En 1958, après le lycée de l'Harteloire, il part dans la capitale pour suivre une formation en dessin et il devient professeur de dessin de la Ville de Paris. Là, il travaille beaucoup d'après photos prises en Bretagne. Il analyse la photo, la simplifie à l'extrême pour obtenir des surfaces simples, l'essentiel étant de garder la forme du bateau.
Cette période, où il pratique essentiellement la peinture, va durer une quinzaine d'années. C'est une « peinture du pauvre », sur des matériaux de récupération, qu'on pourrait qualifier de minimale, avec des formes géométriques, des assemblages, mais où le bateau, même épuré, reste complètement présent.
Vers 1972, Henry Kérisit commence à s'interroger sur l'histoire du bateau et la notion de patrimoine émerge. Il prend beaucoup de photos des vieux bateaux en bois et commence une collection de cartes postales à Paris. Il passe des heures à les classer et se met à rechercher tous les renseignements possibles concernant la vie de ces bateaux.
Ensuite, les choses s'accélèrent : il fait la connaissance de Bernard Cadoret. Un groupe d'amis se constitue et, après avoir fait le constat qu'en France rien n'était fait pour la préservation et la mise en valeur du patrimoine maritime, ils se lancent dans la rédaction d'un livre.
Ce ne sera pas un tome, comme envisagé au départ, mais quatre gros « pavés » très documentés, véritables « bibles » de la mémoire des bateaux et des marins, la série des « Ar Vag » (le bateau, en breton, dont le tome 5 doit paraître en novembre 2012) et la création de la SCOP « Le Chasse-Marée » qui publie la revue du même nom, et qui deviendra, au fil des ans, une référence mondiale dans le domaine du patrimoine maritime.

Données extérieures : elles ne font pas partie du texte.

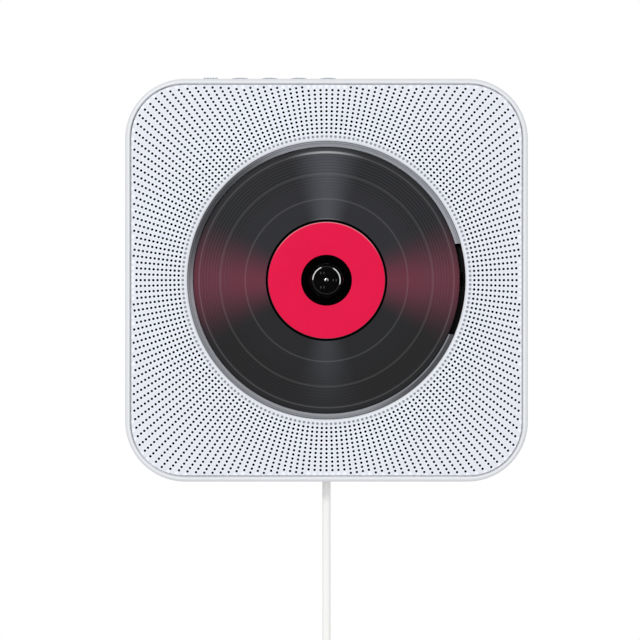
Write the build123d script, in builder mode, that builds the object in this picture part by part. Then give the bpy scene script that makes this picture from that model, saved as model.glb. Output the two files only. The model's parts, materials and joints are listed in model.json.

C'est à cette occasion que le grand public commence à reconnaître le style particulier des dessins au trait de Henry Kérisit (que certains appellent encore « écorchés »). A partir d'une photo, il s'agit de retranscrire le bateau de manière graphique, voire même le compléter par les parties manquantes (cas des épaves de cimetières de bateaux, par exemple).
Une autre trouvaille de l'artiste, une de ses images de marque, consiste à créer des représentations (sous forme de gravures, affiches, assiettes, ...) de la silhouette du bateau sous voiles. Une des plus connues est celle de la gabare Notre-Dame de Rumengol. Il ne se cantonne pas aux bateaux traditionnels en bois, les navires en acier et à moteur ont aussi leur place dans cette exposition.
Un autre volet des œuvres présentées est constitué de planches richement colorées. Celles-ci représentent le décor des bateaux portugais, découverts lors de vacances dans ce pays qu'affectionne particulièrement Henry Kérisit. Ces dessins ont été réalisés à partir de photos et de maquettes, dans l'intention d'en garder la mémoire.
La bande de copains, pour sauver les bateaux, va également être à l'origine de la création du Musée du bateau de Douarnenez et des associations An Test et Treizour.
A la rentrée de septembre, les enfants des écoles pourront venir visiter l'exposition : un document pédagogique sera mis à leur disposition, afin de prendre un peu de cette encyclopédie vivante, en constante gestation et de s'enrichir de la mémoire du patrimoine maritime.